___ Exercise inputs ___

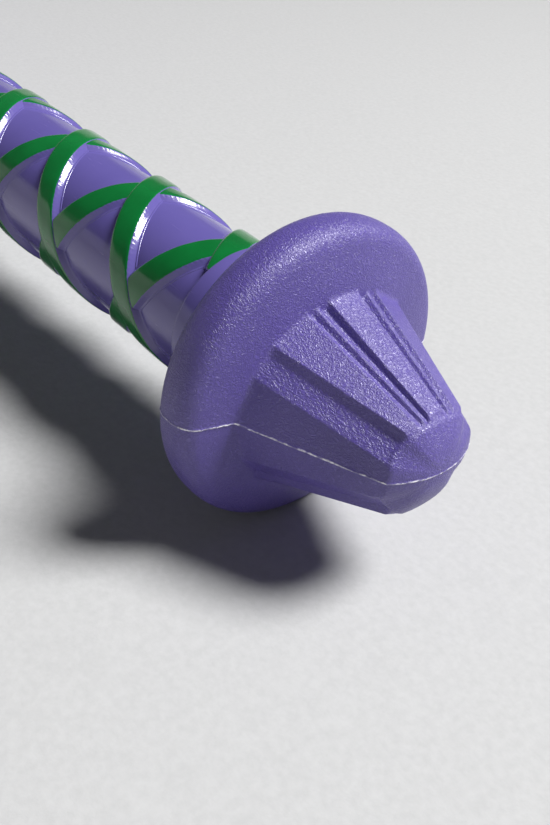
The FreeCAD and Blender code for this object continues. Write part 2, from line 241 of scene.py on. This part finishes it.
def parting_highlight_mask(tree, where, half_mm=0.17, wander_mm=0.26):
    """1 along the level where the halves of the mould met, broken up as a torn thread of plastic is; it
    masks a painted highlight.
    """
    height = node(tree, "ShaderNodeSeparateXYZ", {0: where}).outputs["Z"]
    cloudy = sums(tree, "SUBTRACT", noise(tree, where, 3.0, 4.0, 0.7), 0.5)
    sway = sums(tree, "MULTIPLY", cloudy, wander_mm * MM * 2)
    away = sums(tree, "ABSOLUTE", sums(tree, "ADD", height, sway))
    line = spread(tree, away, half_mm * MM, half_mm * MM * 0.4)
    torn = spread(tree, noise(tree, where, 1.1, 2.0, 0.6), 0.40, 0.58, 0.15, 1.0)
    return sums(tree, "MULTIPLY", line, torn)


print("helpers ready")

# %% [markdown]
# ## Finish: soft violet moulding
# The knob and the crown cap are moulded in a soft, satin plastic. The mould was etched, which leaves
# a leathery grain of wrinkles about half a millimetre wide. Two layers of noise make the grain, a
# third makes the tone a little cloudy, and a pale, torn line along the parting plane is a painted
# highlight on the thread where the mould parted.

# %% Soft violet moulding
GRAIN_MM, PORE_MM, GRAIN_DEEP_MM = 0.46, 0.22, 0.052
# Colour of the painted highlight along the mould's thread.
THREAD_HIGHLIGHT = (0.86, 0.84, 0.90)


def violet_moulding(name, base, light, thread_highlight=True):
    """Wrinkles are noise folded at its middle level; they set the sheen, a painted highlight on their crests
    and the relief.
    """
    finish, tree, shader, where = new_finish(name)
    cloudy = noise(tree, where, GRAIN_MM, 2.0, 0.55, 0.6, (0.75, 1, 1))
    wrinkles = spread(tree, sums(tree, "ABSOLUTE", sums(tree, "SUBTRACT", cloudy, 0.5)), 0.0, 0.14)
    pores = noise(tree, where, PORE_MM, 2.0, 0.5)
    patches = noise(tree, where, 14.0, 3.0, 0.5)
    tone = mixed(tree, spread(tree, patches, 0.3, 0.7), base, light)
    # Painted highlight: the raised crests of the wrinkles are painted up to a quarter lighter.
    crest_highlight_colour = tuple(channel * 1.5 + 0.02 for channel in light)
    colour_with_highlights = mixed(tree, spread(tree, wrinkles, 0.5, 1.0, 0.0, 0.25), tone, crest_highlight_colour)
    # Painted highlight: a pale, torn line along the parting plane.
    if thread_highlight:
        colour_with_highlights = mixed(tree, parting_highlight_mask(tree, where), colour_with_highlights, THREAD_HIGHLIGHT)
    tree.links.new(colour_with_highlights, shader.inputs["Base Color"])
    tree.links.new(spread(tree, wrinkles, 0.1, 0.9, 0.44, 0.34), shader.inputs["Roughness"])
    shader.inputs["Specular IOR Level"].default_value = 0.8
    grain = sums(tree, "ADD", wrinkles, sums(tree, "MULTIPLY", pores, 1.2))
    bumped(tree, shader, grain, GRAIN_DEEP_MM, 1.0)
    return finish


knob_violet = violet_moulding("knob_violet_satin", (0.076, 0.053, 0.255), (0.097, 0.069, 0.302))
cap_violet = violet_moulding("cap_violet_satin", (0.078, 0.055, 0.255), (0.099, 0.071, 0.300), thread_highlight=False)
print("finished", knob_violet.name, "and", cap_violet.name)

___
___ Exercise inputs ___

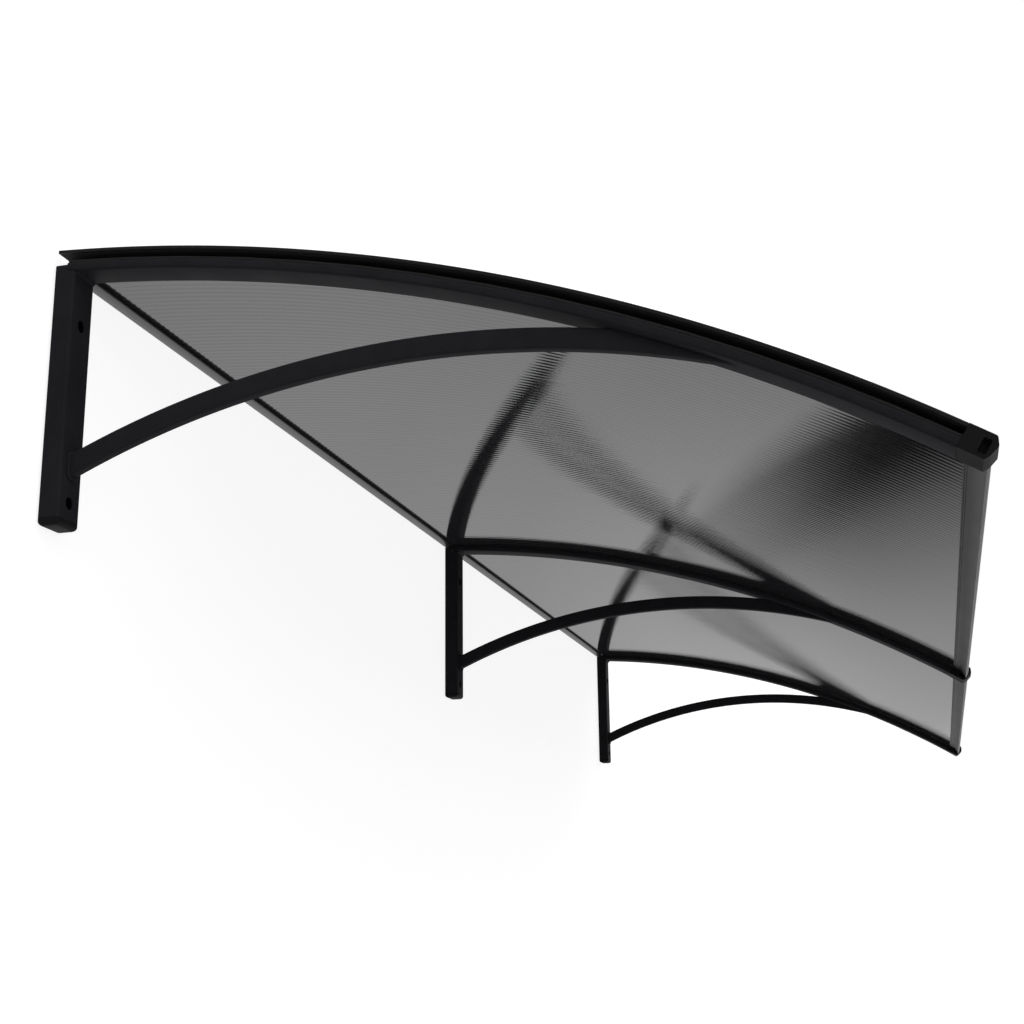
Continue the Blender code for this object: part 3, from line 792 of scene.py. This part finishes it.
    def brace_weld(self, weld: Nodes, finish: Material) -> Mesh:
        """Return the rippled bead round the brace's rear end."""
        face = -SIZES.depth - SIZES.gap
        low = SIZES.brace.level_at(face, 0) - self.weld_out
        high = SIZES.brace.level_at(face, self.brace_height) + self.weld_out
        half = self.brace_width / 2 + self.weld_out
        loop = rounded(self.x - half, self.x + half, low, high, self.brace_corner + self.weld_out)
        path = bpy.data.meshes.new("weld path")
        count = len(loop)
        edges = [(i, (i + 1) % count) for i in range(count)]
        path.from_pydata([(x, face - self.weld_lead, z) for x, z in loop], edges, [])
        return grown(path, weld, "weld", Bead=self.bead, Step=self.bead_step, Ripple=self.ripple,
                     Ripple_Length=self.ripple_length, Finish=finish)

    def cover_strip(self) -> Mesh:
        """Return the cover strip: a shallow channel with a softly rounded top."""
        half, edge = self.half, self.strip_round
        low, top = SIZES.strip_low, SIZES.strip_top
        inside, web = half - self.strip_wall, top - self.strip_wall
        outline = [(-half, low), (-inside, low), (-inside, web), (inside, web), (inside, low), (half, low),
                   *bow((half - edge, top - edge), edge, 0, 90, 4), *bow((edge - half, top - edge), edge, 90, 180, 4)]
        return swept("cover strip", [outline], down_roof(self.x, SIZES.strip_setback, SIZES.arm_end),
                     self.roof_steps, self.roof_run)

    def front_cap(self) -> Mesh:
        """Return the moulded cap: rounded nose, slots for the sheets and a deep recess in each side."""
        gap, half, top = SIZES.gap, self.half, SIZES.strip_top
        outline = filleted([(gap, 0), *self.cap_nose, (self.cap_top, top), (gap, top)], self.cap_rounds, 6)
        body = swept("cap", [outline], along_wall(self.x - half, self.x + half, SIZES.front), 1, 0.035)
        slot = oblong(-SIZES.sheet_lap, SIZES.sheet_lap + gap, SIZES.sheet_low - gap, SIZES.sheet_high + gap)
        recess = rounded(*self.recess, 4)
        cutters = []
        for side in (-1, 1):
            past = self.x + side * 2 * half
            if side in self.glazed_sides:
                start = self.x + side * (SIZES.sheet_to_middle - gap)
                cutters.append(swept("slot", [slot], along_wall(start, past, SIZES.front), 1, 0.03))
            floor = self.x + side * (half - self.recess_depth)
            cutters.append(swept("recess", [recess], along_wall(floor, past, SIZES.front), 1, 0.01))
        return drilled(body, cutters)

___

Given instruction | Go through the preceding material and copy each line that has the word "finishes".

The completed task |
The FreeCAD and Blender code for this object continues. Write part 2, from line 241 of scene.py on. This part finishes it.
Continue the Blender code for this object: part 3, from line 792 of scene.py. This part finishes it.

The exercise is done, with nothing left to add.